Moreover, the shift in power will make it harder for the Trump administration to significantly weaken the Corporate Average Fuel Economy (CAFE) standards, says David Kudla, chief investment strategist at Mainstay Capital Management. Those rules, toughened in the Obama era, have a goal of about 47 miles per gallon by 2025.
GM (ticker: GM) sells plug-in hybrid Chevrolet Volts and electric Chevolet Bolts. Tesla (TSLA) sells EVs to motorists and CAFE credits to other manufacturers. Indeed, in the third quarter, Tesla’s sales of the credits hit $189.5 million, a $169.4 million jump from the year-earlier level and a big reason it reported a profit for the period. Fiat Chrysler (FCAU) and Ford (F), which both depend heavily on pickups and SUVs, would be disadvantaged if the rules stick.

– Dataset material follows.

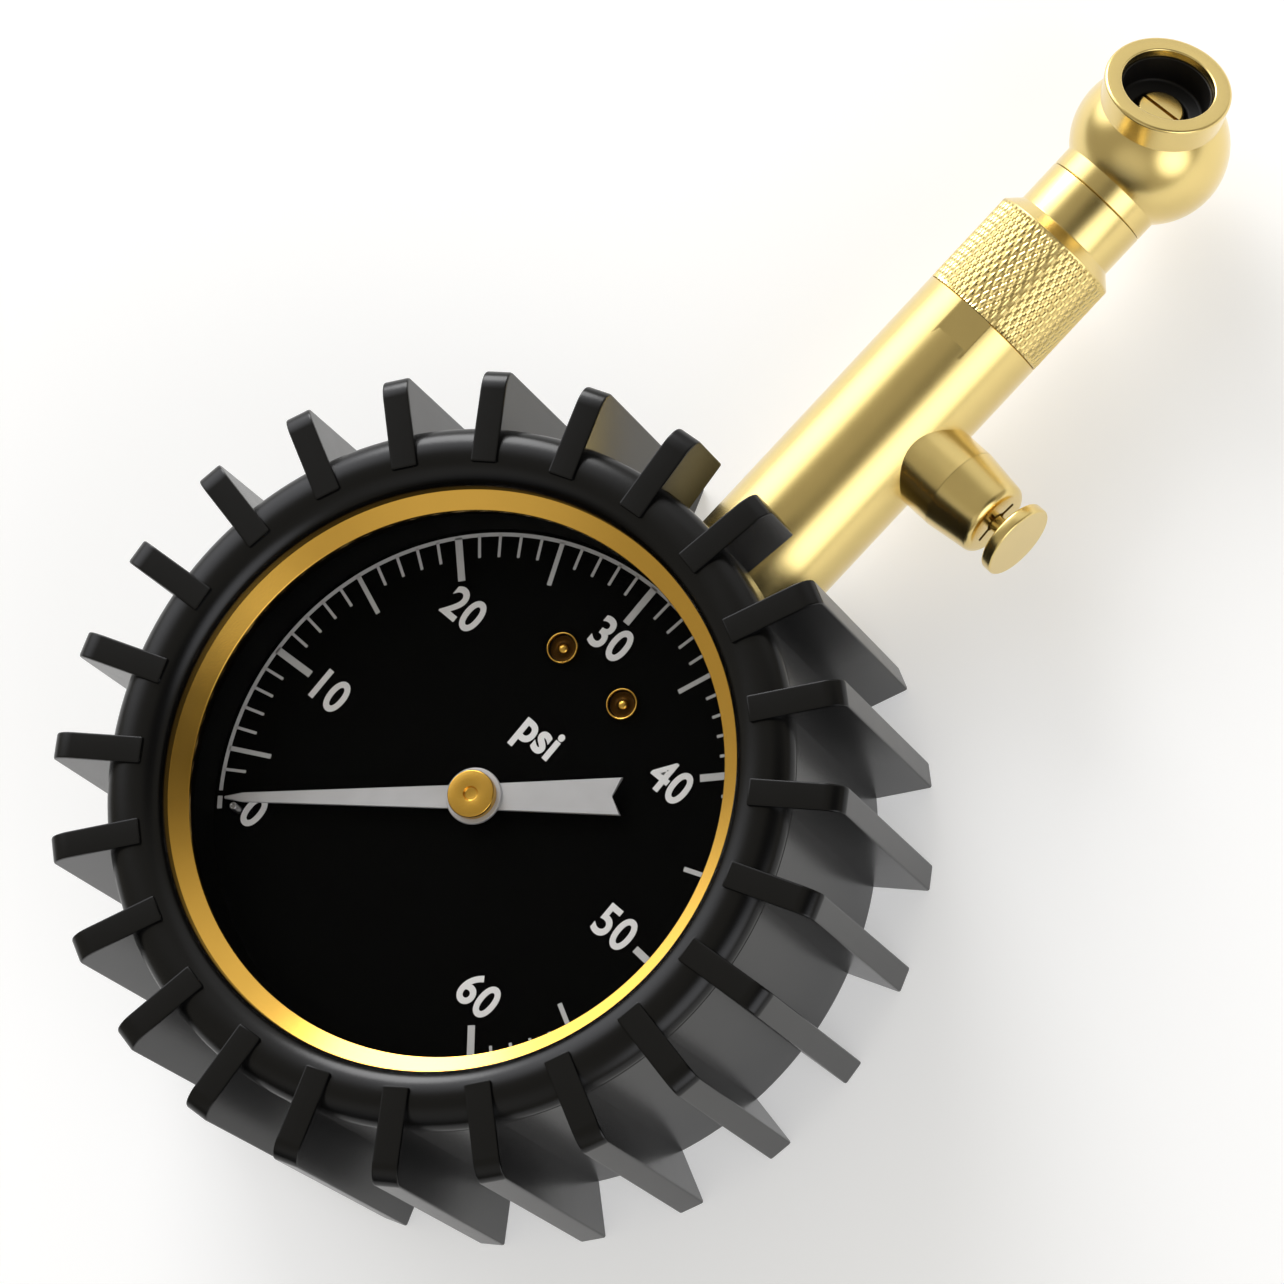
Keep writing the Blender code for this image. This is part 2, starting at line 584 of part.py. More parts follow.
def link_and_tube_end(tail_x, tail_y):
    """The link joins the tube's end piece to the sector's tail, with a loose hole at the tail."""
    pin = LINK_TUBE_PIN
    axis = pivot("link_axis", (*pin, LINK_Z[0]))
    dx, dy = tail_x - pin[0], tail_y - pin[1]
    length = sqrt(dx * dx + dy * dy)
    ux, uy = dx / length, dy / length
    eye = 1.3
    outline = []
    for centre, start in ((0.0, 90.0), (length, -90.0)):
        for i in range(9):
            angle = radians(start + 180.0 * i / 8)
            along, across = centre + eye * cos(angle), eye * sin(angle)
            outline.append((along * ux - across * uy, along * uy + across * ux))
    plate("link", [outline, circle(0.55, sides=12), circle(0.7, (dx, dy), 12)], *LINK_Z, STEEL,
          at=pin, holder=axis)

    end = TUBE_START + TUBE_SWEEP + 0.4
    points = [(19.3, end), (21.8, end), (21.8, end + 8.0), (18.4, end + 8.0), (16.7, end + 4.5),
              (16.7, end + 0.5)]
    outline = [(r * sin(radians(a)), r * cos(radians(a))) for r, a in points]
    plate("tube_end_piece", [outline, circle(0.48, pin, 12)], STEM_Z - 2.5, LINK_Z[0] - 0.2, BRASS)
    rod("link_pin_tube", 0.45, STEM_Z - 2.4, LINK_Z[1] + 0.4, STEEL, 12, at=(*pin, 0))


# ---- stem, bleed valve and check valve -------------------------------------------------------
def stem():
    y0, y1 = STEM_START, KNURL_START - SEAT
    on_axis = {"at": (0, 0, STEM_Z), "turn": ALONG_Y}
    profile = [(STEM_RADIUS, y1), (STEM_RADIUS, y0 + 0.3), (STEM_RADIUS - 0.3, y0), (4.8, y0),
               (4.8, 34.6), (2.5, 34.6), (2.5, 53.5), (4.2, 54.5), (4.2, y1)]
    body = turned("stem_body", profile, BRASS, ROUND, **on_axis)
    at_boss = {"at": (0, BLEED_Y, STEM_Z), "turn": ALONG_X}
    join(body, rod("boss", BLEED_RADIUS, 3.5, BLEED_SEAM_X, BRASS, MEDIUM, **at_boss))
    cut(body, rod("boss_bore", 2.6, 0.0, 12.0, BRASS, 20, **at_boss))

    x0, x1 = BLEED_SEAM_X + SEAT, BLEED_END_X
    cap = turned("bleed_valve_cap",
                 [(0.95, x1 - 0.1), (3.1, x1), *arc((2.9, x1 - 0.75), (0.75, 0.75), 70.0, 0.0, 3),
                  (BLEED_RADIUS, x0), (2.5, x0), (2.5, 5.8), (0.95, 5.8)],
                 BRASS, MEDIUM, **at_boss)
    for i, size in enumerate(((0.45, 4.6), (4.6, 0.45))):
        cut(cap, box(f"cap_slot_{i}", (x1 - 0.8, BLEED_Y - size[0] / 2, STEM_Z - size[1] / 2),
                     (x1 + 0.5, BLEED_Y + size[0] / 2, STEM_Z + size[1] / 2), BRASS))

    face = BUTTON_FACE_X
    turned("bleed_button",
           [(0.0, face), (3.3, face), (3.65, face - 0.35), (3.65, face - 0.9), (3.3, face - 1.25),
            (0.75, face - 1.25), (0.75, 5.0), (1.3, 5.0), (1.3, 4.2), (2.1, 4.2), (2.1, 3.4),
            (0.0, 3.4)], BRASS, 20, **at_boss)
    torus("bleed_o_ring", 1.78, 0.42, RUBBER, height=4.7, steps=20, **at_boss)
    wire("bleed_spring", helix(1.6, -1.9, 3.1, 5), 0.36, SPRING_STEEL, **at_boss)


def knurled_collar():
    """Collar, neck and swivel spigot, turned from one bar, with the check valve inside it."""
    on_axis = {"at": (0, 0, STEM_Z), "turn": ALONG_Y}
    profile = [(1.3, 82.0), (3.2, 82.0), (3.4, 81.8), (3.4, 81.4), (2.8, 81.4), (2.8, 80.8),
               (3.4, 80.8), (3.4, 80.0), (2.6, 80.0), (2.6, 79.0), (3.4, 79.0),
               (3.4, SWIVEL_Y - SEAT), (NECK_RADIUS, SWIVEL_Y - SEAT), (NECK_RADIUS, NECK_START),
               (STEM_RADIUS, KNURL_END), (STEM_RADIUS, KNURL_START), (4.1, KNURL_START),
               (4.1, 55.5), (3.2, 55.5), (3.2, 68.5), (1.3, 70.4)]
    turned("knurled_collar", profile, BRASS, ROUND, **on_axis)
    turned("check_valve_poppet", [(0.0, 69.3), (1.2, 69.3), (2.4, 68.1), (2.4, 66.6), (0.8, 66.6),
                                  (0.8, 60.0), (0.0, 60.0)], BRASS, 20, **on_axis)
    wire("check_valve_spring", helix(1.9, 58.4, 66.2, 5), 0.4, SPRING_STEEL, **on_axis)
    ring("check_valve_retainer", 1.1, 3.1, 56.0, 58.0, BRASS, 20, **on_axis)
    torus("swivel_o_ring", 3.05, 0.4, RUBBER, height=79.5, steps=24, **on_axis)
    clip = []
    for radius, order in ((3.62, 1), (2.9, -1)):
        clip += [(radius, radians(20 + 320 * i / 20)) for i in range(21)][::order]
    low, high = CLIP_Y
    made = plate("swivel_clip", [polar(clip)], low, high, SPRING_STEEL)
    made.location = Vector((0, (low + high) / 2, STEM_Z)) * MM
    made.rotation_euler = ALONG_Y


# ---- swivel head -----------------------------------------------------------------------------
def swivel_head():
    axis = pivot("swivel_axis", (0, SWIVEL_Y, STEM_Z))
    on_axis = {"at": (0, 0, STEM_Z), "turn": ALONG_Y, "holder": axis}
    neck = NECK_RADIUS
    junction = BALL_Y - sqrt(BALL_RADIUS ** 2 - neck ** 2)
    start = degrees(acos((BALL_Y - junction) / BALL_RADIUS)) - 90.0
    sphere = arc((0.0, BALL_Y), (BALL_RADIUS, BALL_RADIUS), 90.0, start, 12)
    sphere[0] = (0.0, sphere[0][1])
    profile = [*sphere, (neck, SWIVEL_Y), (3.5, SWIVEL_Y), (3.5, 80.8), (3.75, 80.8), (3.75, 81.4),
               (3.5, 81.4), (3.5, 83.0), (0.0, 84.0)]
    head = turned("ball_head", profile, BRASS, ROUND, **on_axis)
    at_chuck = {"at": (0, BALL_Y, STEM_Z), "turn": ALONG_CHUCK, "holder": axis}
    cut(head, rod("nozzle_bore", 4.7, 2.3, 9.0, BRASS, MEDIUM, **at_chuck))
    cut(head, rod("head_passage", 1.2, -1.5, 3.0, BRASS, 12, **at_chuck))

    lip = MOUTH_DISTANCE
    skirt = lip - 2.75
    turned("chuck_nozzle",
           [(MOUTH_BORE + 0.15, lip), (MOUTH_RADIUS - 0.4, lip), (MOUTH_RADIUS - 0.1, lip - 0.12),
            (MOUTH_RADIUS, lip - 0.4), (MOUTH_RADIUS - 0.2, skirt), (5.22, skirt),
            (4.6, skirt + 0.48), (4.6, 2.4), (MOUTH_BORE, 2.4), (MOUTH_BORE, lip - 0.15)],
           BRASS, ROUND, **at_chuck)
    ring("chuck_seal", 2.5, MOUTH_BORE - 0.08, 2.45, 4.3, RUBBER, MEDIUM, **at_chuck)
    pin = turned("core_depressor",
                 [(0.0, PIN_TOP), (1.85, PIN_TOP), (2.1, PIN_TOP - 0.25), (2.1, 2.4), (1.0, 2.4),
                  (1.0, 1.2), (0.0, 1.2)], BRASS, 24, **at_chuck)
    slot = box("depressor_slot", (-3.0, -0.3, PIN_TOP - 0.6), (3.0, 0.3, PIN_TOP + 0.5), BRASS)
    ball_centre = Vector((0, BALL_Y, STEM_Z)) * MM
    to_chuck = Matrix.Translation(ball_centre) @ Matrix.Rotation(ALONG_CHUCK[0], 4, 'X')
    across = Matrix.Rotation(radians(PIN_SLOT_ANGLE), 4, 'Z')
    slot.matrix_basis = to_chuck @ across @ Matrix.Translation(slot.location)
    cut(pin, slot)


rubber_boot()
case_and_window()
dial()
socket()
bourdon_tube()
movement_plates()
pointer_set()
hairspring()
link_and_tube_end(*sector())
stem()
knurled_collar()
swivel_head()
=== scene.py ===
"""Looks of a dial tyre-pressure gauge: rubber boot, gold bezel, printed dial, satin brass stem and chuck.

Sizes are in millimetres unless a name says otherwise, and MM turns them into metres. The gauge lies
on its back: +Z is the dial's normal, +Y runs along the stem, the origin is at the boot's back.
"""
import json
from math import asin, atan2, cos, degrees, pi, radians, sin, tan

import bmesh
import bpy
from mathutils import Matrix, Vector


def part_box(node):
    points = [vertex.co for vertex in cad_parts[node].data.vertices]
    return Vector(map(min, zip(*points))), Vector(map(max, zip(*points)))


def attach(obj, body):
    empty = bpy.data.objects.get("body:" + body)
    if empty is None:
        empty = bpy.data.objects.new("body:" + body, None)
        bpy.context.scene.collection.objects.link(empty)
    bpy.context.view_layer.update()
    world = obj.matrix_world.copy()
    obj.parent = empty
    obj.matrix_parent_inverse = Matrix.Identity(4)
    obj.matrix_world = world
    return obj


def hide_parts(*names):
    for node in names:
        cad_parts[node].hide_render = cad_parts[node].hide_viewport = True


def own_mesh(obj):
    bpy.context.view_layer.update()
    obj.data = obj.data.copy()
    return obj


MM = 0.001
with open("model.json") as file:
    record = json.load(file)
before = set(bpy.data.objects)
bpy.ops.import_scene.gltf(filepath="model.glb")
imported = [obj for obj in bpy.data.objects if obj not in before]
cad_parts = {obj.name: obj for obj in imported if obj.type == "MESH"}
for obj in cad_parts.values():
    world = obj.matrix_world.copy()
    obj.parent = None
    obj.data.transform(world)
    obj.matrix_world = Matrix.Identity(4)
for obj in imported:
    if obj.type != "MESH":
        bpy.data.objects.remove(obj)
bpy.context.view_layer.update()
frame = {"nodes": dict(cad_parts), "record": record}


# ---- sizes -----------------------------------------------------------------------------------
def low(node, axis):
    """Where a CAD node begins along an axis, in millimetres. high() says where it ends."""
    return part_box(node)[0]["xyz".index(axis)] / MM


def high(node, axis):
    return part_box(node)[1]["xyz".index(axis)] / MM


LUG_FRONT_Z = high("rubber_boot", "z")
LUG_TIP_RADIUS = 36.24
LUG_INNER_RADIUS = 27.7
LUG_COUNT = 24
LUG_THICKNESS = 2.4
LUG_CORNER = (1.9, 1.4)      # rounding of the front corner, along the radius and along Z
LUG_ROOT_DEPTH = 1.4         # how far a lug reaches into the boot's wall
LUG_EDGE = 0.2
SHORT_LUG_BACK_Z = 23.4      # the two lugs beside the stem end here
BOOT_RADIUS = 31.2
BOOT_FLOOR = 2.5
BOOT_EDGE = 0.6
POCKET_LEDGE_Z = 22.0        # the boot's pocket is wider in front of this, for the bezel
RIM_TOP_Z = 31.35
CREASE_Z = 29.4
WINDOW_HALF_WIDTH = 9.9      # the gap over the stem
WINDOW_TOP_Z = 25.2
WINDOW_Y = (18.0, 34.0)      # the stretch of the cutter that opens it

BEZEL_Z = high("bezel_ring", "z")
BEZEL_RADIUS = high("bezel_ring", "x")
BEZEL_INNER_RADIUS = 24.36
BEZEL_FACE_RADIUS = 26.0
BEZEL_SLOPE = 0.91           # how far the visible face falls towards the lens
BEZEL_LIP = 0.5
BEZEL_WALL = 0.6

DIAL_TOP_Z = high("dial_plate", "z")
SCALE_START = -129.3         # angles on the dial run clockwise from the stem's direction
SCALE_ZERO = -143.36         # where 0 psi would be on the even part of the scale
DEGREES_PER_PSI = 4.662
FIRST_TICK_PSI = 4
SCALE_END_PSI = 60
DIAL_TURN = -3.5             # the print is turned on the dial, so its upright is not the stem's
ARC_RADIUS = 24.18
ARC_WIDTH = 0.34
DASH = (-133.2, -130.5)      # a short dash just before the scale's start
DASH_WIDTH = 0.44
TICKS = (                    # at every so many psi, inner radius, width
    (10, 20.16, 0.66),
    (5, 20.1, 0.42),
    (1, 22.1, 0.26),
)
PRINT_THICKNESS = 0.03

POINTER_REST = 131.5         # degrees anticlockwise from the stem's direction
POINTER_TIP = 23.3
POINTER_TAPER = 1.7          # the last stretch of the blade narrows faster
POINTER_TAIL = 13.4
POINTER_NOTCH = 0.9
STOP_PIN_RADIUS = 22.4
STOP_PIN_PAST = 2.1          # degrees past the pointer at rest, away from the scale
DIAL_SCREW = (3.87, 14.75)   # the middle of the right-hand one

STEM_Z = (high("stem_body", "z") + low("stem_body", "z")) / 2
STEM_RADIUS = high("stem_body", "z") - STEM_Z
STEM_START = low("stem_body", "y")
STEM_END = high("stem_body", "y")
SHANK_BORE = (4.8, 34.6)     # radius of the bore for the case's shank, and where it ends
PASSAGE = (2.5, 53.5)        # radius and end
COLLAR_BORE = (4.2, 54.5)    # radius of the bore for the collar, and where it starts
FLAT_START = 58.15           # a small wrench flat on the stem, next to the knurl
FLAT_ANGLE = radians(12.0)
FLAT_HALF_ANGLE = radians(15.0)
BLEED_Y = 49.0
BLEED_RADIUS = 4.15
BLEED_SEAM_X = 9.2
BLEED_END_X = 13.9
BUTTON_X = high("bleed_button", "x")
CAP_SLOT = (0.5, 4.4, 1.6)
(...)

In addition, buyers of hybrids and EVs can get a federal tax credit of up to $7,500. But the subsidy covers only the first 200,000 such vehicles produced by a manufacturer; it’s phased out in stages for subsequent sales. Tesla hit this level in the second quarter, and GM is close.
However, Jay Van Sciver, an analyst at Hedgeye Risk Management, says the credits could be extended. While the Republicans, who still control the Senate, could be expected to oppose this, there’s always horse-trading in politics, he notes.